# Are you superstitious ??



## youngdon (Mar 10, 2010)

Do you have any odd or just plain wierd things that you do when hunting ? How about in everyday life ?


----------



## On a call (Mar 3, 2010)

Well I used to think wierd things and wonder if I was strange...then I realized yeppers I am.
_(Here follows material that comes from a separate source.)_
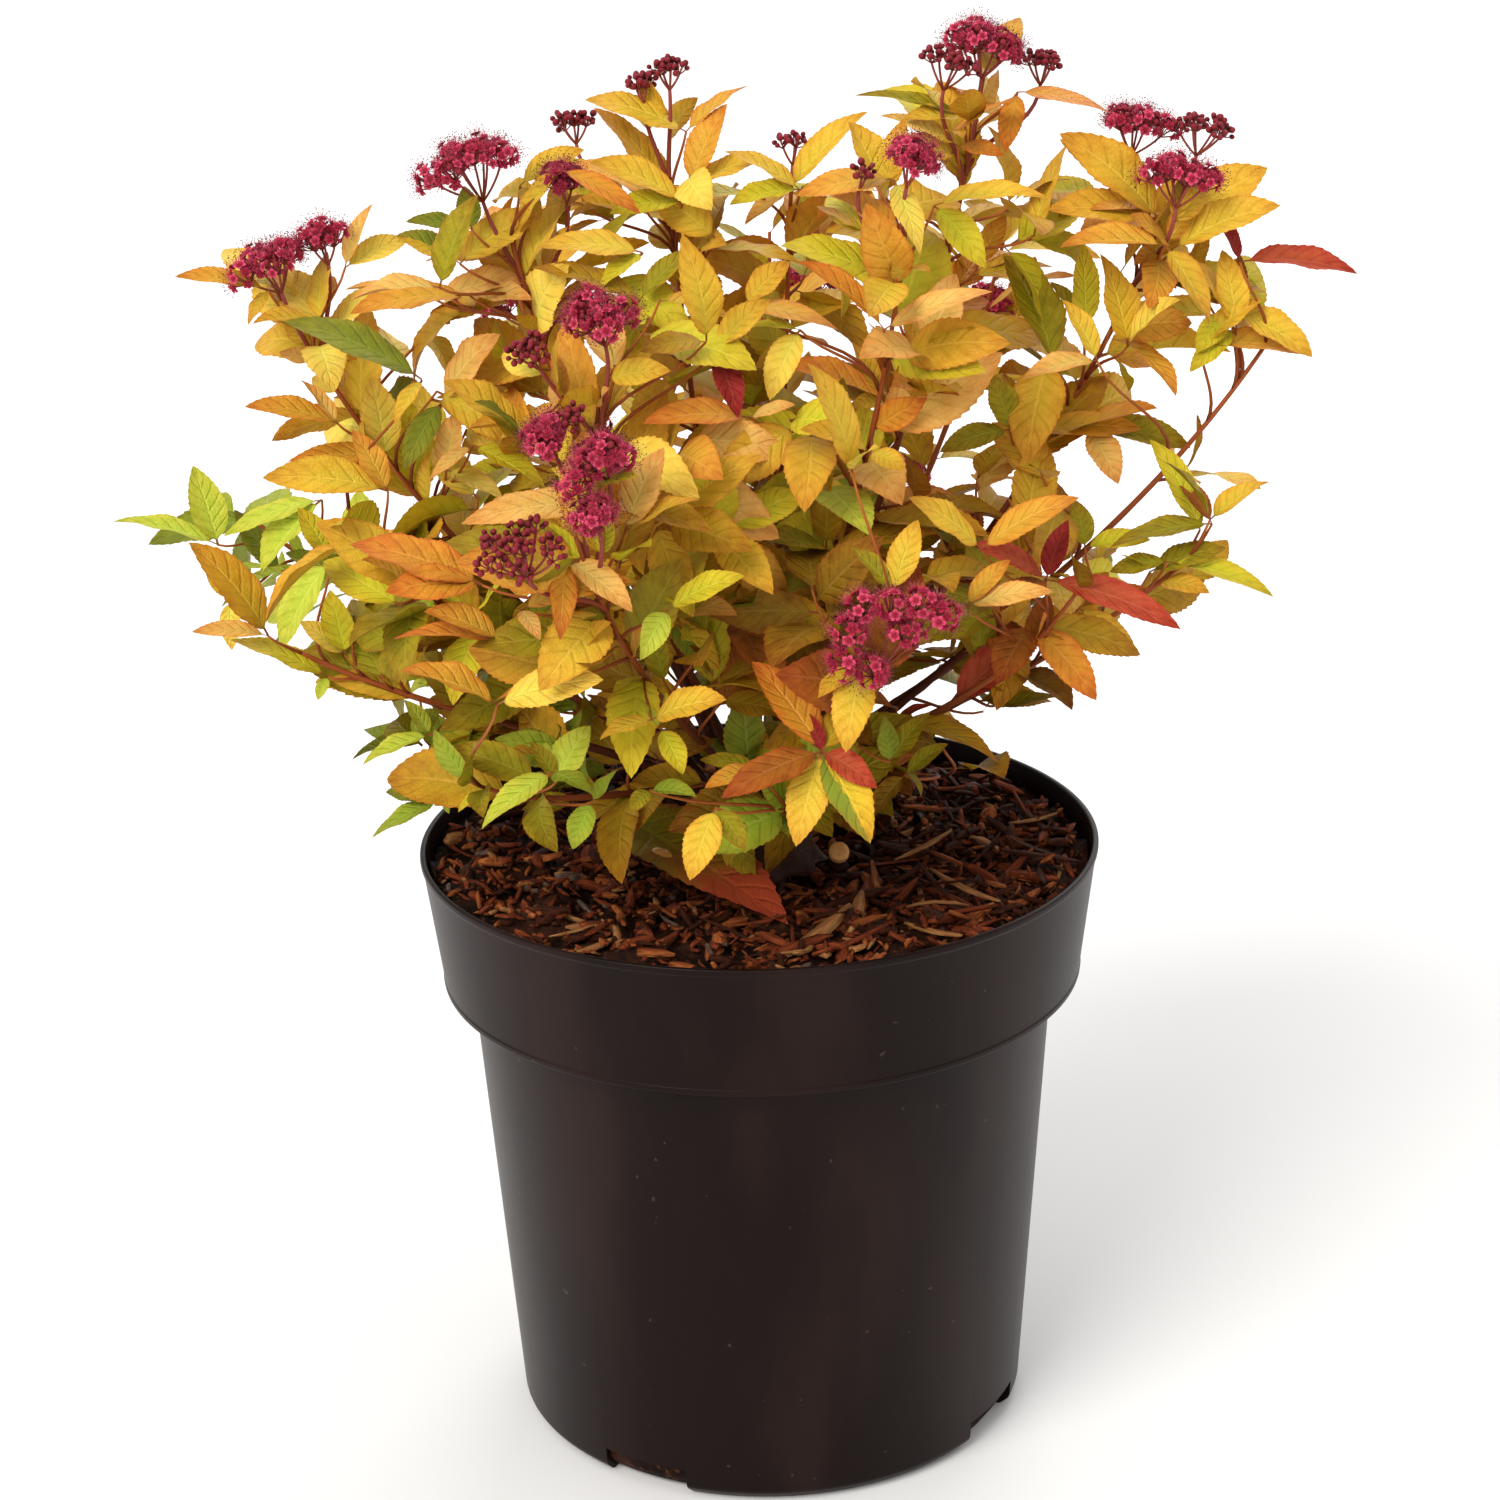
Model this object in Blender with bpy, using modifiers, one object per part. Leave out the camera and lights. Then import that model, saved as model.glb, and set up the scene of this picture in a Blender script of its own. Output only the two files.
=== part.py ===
"""A golden-leaved spirea shrub growing in a round nursery pot.

Units are metres, +Z is up and the front faces -Y. The origin is the centre of the pot's flat
underside. The pot is a turned shell filled with potting mix. A short woody crown sits on the
mix, and tapering stems fan out from it and end where they enter the foliage. Each mass of
foliage is one uneven closed solid of its own, parted by a thin gap from the masses beside it.
"""

import math
from typing import NamedTuple

import bmesh
import bpy
from mathutils import Matrix, Vector, noise
from mathutils.bvhtree import BVHTree

MM = 0.001
GAP = 0.3 * MM

# Pot
RIM_RADIUS = 95 * MM
POT_HEIGHT = 171 * MM
WALL = 1.5 * MM
COLLAR_HEIGHT = 38 * MM
COLLAR_FOOT_RADIUS = 0.949 * RIM_RADIUS
BODY_TOP_RADIUS = 0.867 * RIM_RADIUS
BODY_FOOT_RADIUS = 0.767 * RIM_RADIUS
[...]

just nature playing her jokes on others.


----------



## LilBill (Mar 12, 2010)

i hate black cats .as far as hunting i dont mess with my face mask.i buy a few at the beginning of the season once i fill a tag i use it for everything the whole season.turkeys to woodies to doves then deer preds then ducks.start all over again following spring.if i have a hard time killing a bird i will switch back to last years.weird i know.


----------



## El Gato Loco (Jan 15, 2010)

None at all here. My wife is a believer in Karma, but even that is questionable to me. I mean... I do something she doesn't like, she smacks me in the head and then calls it karma. That just doesn't seem like the work of an outside force to me!


----------



## youngdon (Mar 10, 2010)

hahahaha Thats hilarious !! I believe that is called Marital Karma ! Don't worry you'll get a callous there before too long !


----------



## ReidRH (Feb 1, 2010)

Actually its called Spousal Abuse By Law Enforcement, LOL, Too Funny though Chris!


----------



## ReidRH (Feb 1, 2010)

YD I Am Not in the Least Superstitious, just because I have a favorite Cap, Gloves, Facemask, Camo and Spot does not make me superstitious LOL, dang there goes a black cat!!!


----------



## wilded (Feb 10, 2010)

Being part Comanche I have a medicine bag I wear on big game hunts. It seems to help. I use to not believe in ghosts or spirits either until the following happened. http://wildedtx.blogspot.com/2009/11/stranger-at-campfire.html You might enjoy this hunting story. ET


----------



## battman1 (May 21, 2010)

I carry a Buck Eye, don't close a knife someone else opened, and most of the other ordinary ones.


----------



## youngdon (Mar 10, 2010)

Do you carry that buckeye all the time Battman, or just when hunting. Maybe some sort of homage to the state of OHIO ?


----------



## ReidRH (Feb 1, 2010)

I am So Superstitious I own 3 black Cats, but I know people that just about have heart failure if they step on a crack in the concrete, I wonder if they care when Driving...


----------



## battman1 (May 21, 2010)

Yes I carry it all the time.Nothing to do with Ohio, just something I picked up from my dad.They're kind of hard to find around here.


----------